De cette manière rudimentaire mais artistique, il donne vie à des dieux de la culture précolombienne à San Juan de Oriente, un village pittoresque dépendant de la commune de Masaya, à 45 kilomètres au sud-est de Managua. Ici, chaque maison est un atelier et un point de vente improvisé, proposant céramiques et statues inspirées de l'époque pré-hispanique. Plus de 85% des 6.000 habitants du village vivent de cet artisanat. "Je veux que le travail de ma famille soit reconnu, je ne suis peut-être pas un grand artiste, mais personne ne fait vivre cet art car personne ne veut l'apprendre", regrette-t-il, assis sous un toit de zinc installé dans la cour de sa maison, où se trouve son atelier.

La taille de roches volcaniques "n'est pas très fréquente, car c'est assez compliqué et très épuisant", explique le sculpteur nicaraguayen Miguel Espinoza.


Dieu Lézard, dieu Soleil...

Le travail "est manuel, il n'y a rien qui vienne d'un moule", confie Teodoro. "Ce sont des pièces résistantes au soleil et à l'eau, c'est de la pierre".

Torse nu et pieds nu, Teodoro, aidé de son fils Gregorio, frappe avec ténacité la pierre ponce, pour faire naître de cette roche poreuse le dieu Aguila ("aigle"). Ces êtres mythologiques peuplent l'entrée de sa modeste maison et son patio, avec des traits similaires : une apparence masculine, des yeux en amande, un nez aplati, la tête décorée de gravures. On y trouve le dieu Lézard, le dieu Soleil, le dieu de l'eau, la déesse de la fertilité et la déesse du maïs, que les ancêtres indigènes de Teodoro vénéraient, leur réclamant des faveurs, pour avoir une bonne santé ou une bonne récolte.

A ceux qui lui achètent ces totems, ce fervent catholique, dans un pays très imprégné de religion, précise bien que ses sculptures ne sont "pas un dieu, mais un ornement". Il gagne environ 10 dollars par jour et jusqu'à 40 dollars, quand il parvient à vendre une pièce de grande taille. Pour réaliser une statue d'un mètre, généralement à la demande d'un client, il lui faut deux jours.
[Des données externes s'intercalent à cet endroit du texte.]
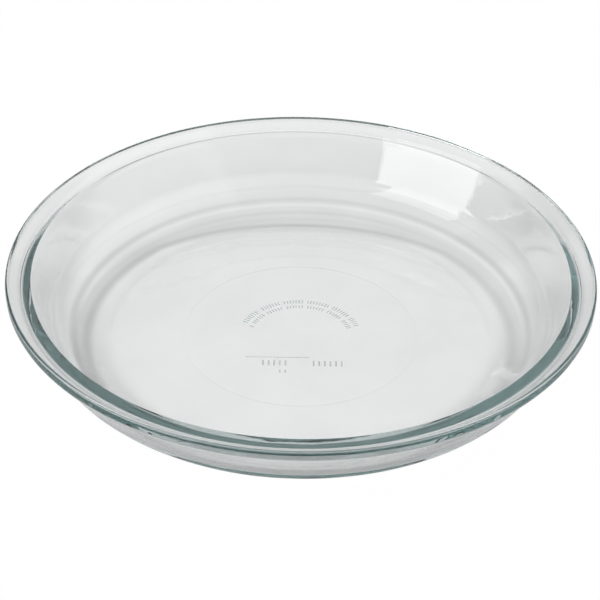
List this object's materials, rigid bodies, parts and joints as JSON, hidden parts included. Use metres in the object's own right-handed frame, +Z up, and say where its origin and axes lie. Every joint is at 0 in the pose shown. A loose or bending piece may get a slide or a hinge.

Ses oeuvres ornent déjà la route touristique coloniale et des volcans, qui traverse la région, dans le cadre d'une campagne de promotion des autorités locales, car il s'agit d'un art "unique", explique à l'AFP la directrice du patrimoine de la mairie de San Juan, Caridad Rodriguez. On les trouve aussi dans des hôtels et des jardins. Et certaines partent parfois pour un plus long voyage à la faveur des commandes de touristes étrangers, visiblement pas découragés par la taille et le poids de ces oeuvres d'art atypiques.